Now that PSA has begun to open up the European market to the possibility of diesel hybrids, Mercedes-Benz is betting that its new ML 250 BlueTEC might well do the same for larger SUVs. The brand has just announced its third generation M-Class and among the model variants is the first four-cylinder version. While it will be US-built, as yet the company is not saying if it will sell the diesel-electric engine there. According to preliminary statistics, the ML 250 CDI will be powered by the combination of a 201bhp 2.1-litre I4 turbodiesel and a 20bhp electric motor.

Like Daimler and PSA, the Volkswagen Group is for now using premium pricing for its hybrid models. Following on from the Porsche Cayenne and VW Touareg Hybrid twins which are built alongside one another at the Bratislava plant in Slovakia, Audi will soon launch three petrol-electric models: the Q5, A6 and A8 hybrids. The Q5 looks like being the first to hit the market and will be distinguished from the A6 at least, for having standard quattro all-wheel drive.

Audi’s cautious approach to hybrids can be seen in the fact that it is using one powertrain for all of its three models. This is a 155kW (211hp) turbocharged direct injection four-cylinder 2.0-litre gasoline engine (‘2.0 TFSI’), that is boosted by a single 33kW (45hp) electric motor.

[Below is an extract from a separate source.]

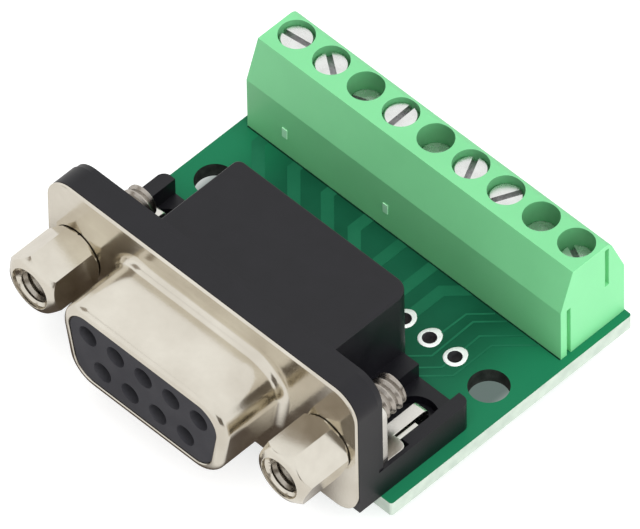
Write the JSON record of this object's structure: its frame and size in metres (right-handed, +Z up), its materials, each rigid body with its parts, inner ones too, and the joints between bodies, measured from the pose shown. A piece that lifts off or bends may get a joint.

The combined torque is, Audi claims, 211Nm. Audi says the system gives the Q5 hybrid quattro a 3km range on electrical power alone.

As can be seen by each of these examples, the market for hybrids, plug-in hybrids and pure EVs continues to expand and evolve. The major global manufacturers are closely watching one another as well as each new innovation to see which, if any, catches buyers’ imaginations. Just what each of these vehicle makers is planning to launch next will be the subject of the second of the three articles in this series.